All these, in various ways, solve the same problem (migrating between tagging schemes), all have trade-offs, and all will have (vocal) opponents. As @stevea says, devising this is a huge undertaking (but an important one, possibly even one of the most important ones OSM will undertake if it wants to stay relevant).

stevea · January 16, 2024, 8:46pm

“The current context” is OSM right now. The Proposal is effectively “dead on arrival” (sorry to be harsh in my wording) with the structure (both social and technical) OSM has right now. It would certainly need to be updated (as a v3?) if and when a comprehensive (clearly longer-term) solution might emerge along the lines you suggest. But to put it “on ice” as it is now and expect that we could simply “thaw” it with what effectively would be a new paradigm for OSM tagging is unrealistic.

Just my opinion.

ZeLonewolf · January 16, 2024, 8:49pm

(since I can’t use it as a reaction…)

It was never viable. Not because the discussion here is long, but because the proposal lacks a fundamental understanding of the technical landscape of the project.

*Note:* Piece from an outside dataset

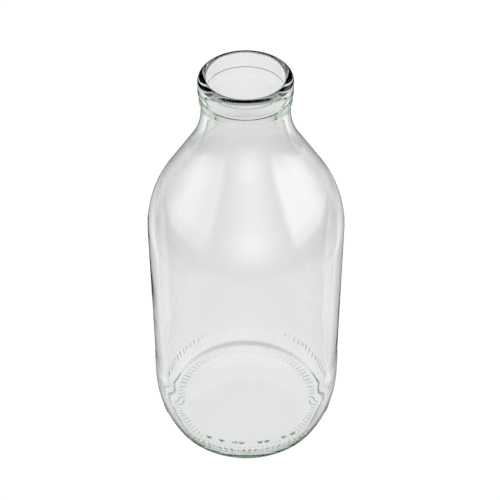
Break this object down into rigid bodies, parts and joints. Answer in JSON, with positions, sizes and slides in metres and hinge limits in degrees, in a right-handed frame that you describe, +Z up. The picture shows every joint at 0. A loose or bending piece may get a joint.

The length of the discussion simply serves as a body of evidence for the next time someone proposes an unreasonable change.

02JanDal · January 16, 2024, 8:51pm

That’s pretty much exactly what I said It is not viable right now, but it (or rather a future iteration of it) might be once OSM “is ready for it”.

It might be possible to just pick up where it is now, it might need to restart from scratch (that will depend on how a tagging-migration-solution ends up being), but regardless one should look at what was already done and discussed.